A Victim of the Art is a scenario for Delta Green: The Role-Playing Game, the roleplaying game of conspiratorial and Lovecraftian investigative horror published by Arc Dream Publishing. It originally appeared in Delta Green: Countdown, the first supplement released in 1999 for the original iteration of Delta Green, back when it was a Call of Cthulhu supplement, and it was at the time, one of the largest supplements then published for Call of Cthulhu—or any other roleplaying game. It has been updated to use the new mechanics and setting of Delta Green: The Role-Playing Game, but it can also be used with the rules and characters from Delta Green: Need to Know, meaning that it could be run as the investigators’ first ‘real’ case after the weirdness of the fun in the scenario that accompanies the screen.

The player characters—or Agents—are called in to help an ongoing murder case in the sleepy town of Glenridge, Long Island. A serial killer with a bizarre modus operandi has been taking victims in the town, leaving then coated in a pulpy, organic substance which defies analysis and inflicting upon them inexplicably weird mutilations which have led the national news to dub the perpetrator, the ‘Glenridge Chiropractor’. This has been picked up elsewhere, attracting wider coverage, including conspiracy theorists and Phenomen-X, which will make the involvement of the Agents in the case all the more complicated. Assigned as FBI advisors—whether they are or not—to the lead investigator, this though, is the least of the Agents’ problems…

A Victim of the Art or the case of the ‘Glenridge Chiropractor’ involves an investigation into three seemingly unconnected deaths. They all died by the same method, their bodies left in strange places, but the police have been unable to determine what connects them. Now there is connection and this being a Delta Green investigation, it does involve the Mythos—or the  ‘Unnatural’ as the Delta Green: The Role-Playing Game terms it, but getting to that connection is actually simple—it all comes down to the one skill roll. The problem is if that roll is failed, or rather, what happens if that roll is failed.

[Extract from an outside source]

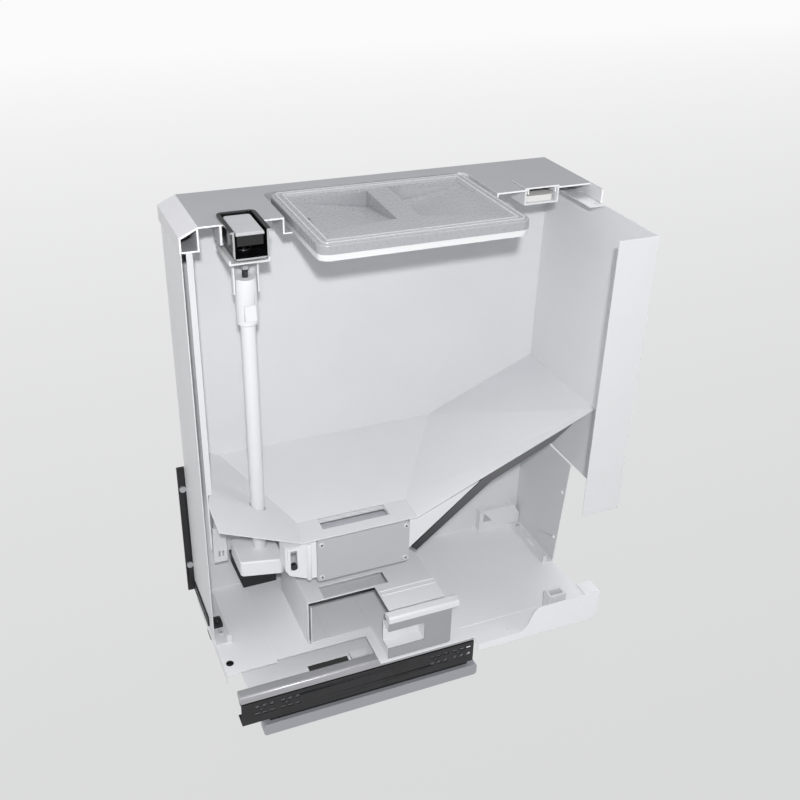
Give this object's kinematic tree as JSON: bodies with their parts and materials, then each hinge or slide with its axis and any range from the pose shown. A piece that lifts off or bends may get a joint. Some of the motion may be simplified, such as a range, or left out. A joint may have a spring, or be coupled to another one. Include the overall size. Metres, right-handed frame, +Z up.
{
  "type": "pull-out grain dispenser, sectioned",
  "caption": "Cutaway under-counter pull-out unit: lidded bin above sloping chutes, push-rod metering drum, catch cup and soft-close slides.",
  "frame": {"origin": "bottom centre of the overall box, on the floor that the foot rails stand on", "axes": "+X from the door end to the rear, +Y from the opened side to the closed side, +Z up"},
  "size_m": [0.4794, 0.2426, 0.602],
  "materials": {
    "cover_grey": "fine texture",
    "white_sheet": "satin powder coat",
    "base_sheet": "satin powder coat",
    "hopper_sheet": "satin",
    "smoke_lid": "translucent",
    "seal_white": "smooth",
    "white_plastic": "smooth",
    "light_plastic": "fine texture",
    "black_plastic": "gloss",
    "silver_cap": "satin anodised",
    "zinc_steel": "zinc plated",
    "dark_steel": "threaded",
    "black_slide": "satin black",
    "foot_grey": "satin",
    "dark_strap": "satin",
    "drum_grey": "smooth",
    "plate_grey": "fine texture",
    "pack_white": "paper-like"
  },
  "bodies": {
    "cabinet_rails": {"cabinet_slide_near": "black_slide", "cabinet_slide_far": "black_slide", "foot_rail_near": "foot_grey", "foot_rail_far": "foot_grey", "cross_plate": "base_sheet"},
    "slide_carriages": {"middle_slide_near": "zinc_steel", "middle_slide_far": "zinc_steel"},
    "lid": {"lid": "smoke_lid", "lid_gasket": "seal_white"},
    "push_rod": {"button_cap": "silver_cap", "button_carrier": "black_plastic", "adjuster_stud": "dark_steel", "lock_nut": "zinc_steel", "rod_coupling": "light_plastic", "coupling_clip": "light_plastic", "push_tube": "white_plastic", "link_block": "white_plastic", "drive_pin": "zinc_steel"},
    "drum": {"metering_drum": "drum_grey", "drum_shaft": "zinc_steel", "drum_crank": "white_plastic"},
    "catch_cup": {"catch_cup": "white_plastic", "cup_plate": "plate_grey", "cup_rail": "white_plastic"},
    "desiccant_cap": {"desiccant_cap": "cover_grey"},
    "carriage": {"top_cover": "cover_grey", "desiccant_box": "white_plastic", "desiccant_pack": "pack_white", "button_bezel": "black_plastic", "return_spring": "dark_steel", "button_mount": "white_plastic", "drum_bushes": "black_plastic", "metering_housing": "light_plastic", "housing_plate": "light_plastic", "housing_screws": "zinc_steel", "end_housing": "light_plastic", "slot_pin": "black_plastic", "hopper": "hopper_sheet", "hopper_gusset": "hopper_sheet", "support_strap": "dark_strap", "far_wall": "white_sheet", "front_wall": "white_sheet", "front_liner": "white_sheet", "rear_wall": "white_sheet", "lower_rear_wall": "white_sheet", "base_plate": "base_sheet", "flange_screws": "zinc_steel", "corner_block": "light_plastic", "socket_box": "light_plastic", "floor_clip": "black_plastic", "wall_block": "black_plastic", "cup_bay": "light_plastic", "bay_trim": "black_plastic", "drawer_slide_near": "zinc_steel", "drawer_slide_far": "zinc_steel", "door_bracket": "black_slide", "bracket_adjusters": "zinc_steel"}
  },
  "joints": [
    {"name": "pull_out", "type": "slide", "parent": "cabinet_rails", "child": "carriage", "axis": [-1, 0, 0], "range_m": [0, 0.28]},
    {"name": "middle_slides", "type": "slide", "parent": "cabinet_rails", "child": "slide_carriages", "axis": [-1, 0, 0], "range_m": [0, 0.14]},
    {"name": "lid_lift", "type": "slide", "parent": "carriage", "child": "lid", "axis": [0, 0, 1], "range_m": [0, 0.08]},
    {"name": "button_press", "type": "slide", "parent": "carriage", "child": "push_rod", "axis": [0, 0, -1], "range_m": [0, 0.012], "stiffness_N_per_m": 500, "springref_m": -0.02, "deforming": ["return_spring"]},
    {"name": "drum_turn", "type": "hinge", "parent": "carriage", "child": "drum", "pos_m": [-0.12025, -0.02475, 0.215], "axis": [-1, 0, 0], "range_deg": [0, 53.13]},
    {"name": "cup_pull", "type": "slide", "parent": "carriage", "child": "catch_cup", "axis": [0, -1, 0], "range_m": [0, 0.14]},
    {"name": "desiccant_lift", "type": "slide", "parent": "carriage", "child": "desiccant_cap", "axis": [0, 0, 1], "range_m": [0, 0.04]}
  ],
  "couplings": [
    {"joint": "middle_slides", "follows": "pull_out", "ratio": 0.5},
    {"joint": "drum_turn", "follows": "button_press", "rad_per_m": 77.27}
  ]
}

Now there is advice to that end, essentially that there will be more victims, but it is left up to the Handler to determine who the next victim or victims will be as well as why they are murdered. Coming up with either is challenging because there is not really any information on the town itself or on the perpetrator’s potential victims. So the Handler is literally making it up at this point, when really, it would have been a simple matter for the author to provide the Handler with a list of future potential victims and a timeline for them. Especially when there is room for it in the book.

Now when the connection is made between the victims, it is actually not that difficult to solve the case, even if does involve the Unnatural. The complications in the scenario are twofold. First, there is the matter of the footage taken by Phenomen-X should the Agents act suspiciously, but then there is the matter of which faction—‘official’ Program or disavowed Outlaws—the Agents belong to when Delta Green’s technological allies take an interest in the case. Do they let the allies take samples regardless of what they developed into? Extensive notes are provided to that end, and there are even notes on running A Victim of the Art back in the good old days of 1999, but the scenario is primarily written to support the internal conspiracy within Delta Green.

Unfortunately, the production values on A Victim of the Art are not as high as they could be. Done in full colour, including several pieces of wholly new art commissioned for this new edition of the scenario, which are rather nice additions, where the book fails is in its maps, which lack the resolution that they warrant. 

Although Delta Green: The Role-Playing Game is no longer as grounded in the Ufology, little green (grey) men, The X-Files-style mythos of the Delta Green of 1997, there is no denying that its influence can be seen in the feel of the investigation in A Victim of the Art, as it feels very much like an X-Files investigation. A Victim of the Art is not unplayable, but whilst its update from Delta Green to Delta Green: The Role-Playing Game is well-handled, the plot development in the scenario is not, leaving the Handler with some extra preparation that feels as if it should have been included. A Victim of the Art is not a bad scenario, but it does feel as if it could have been made a little easier to run.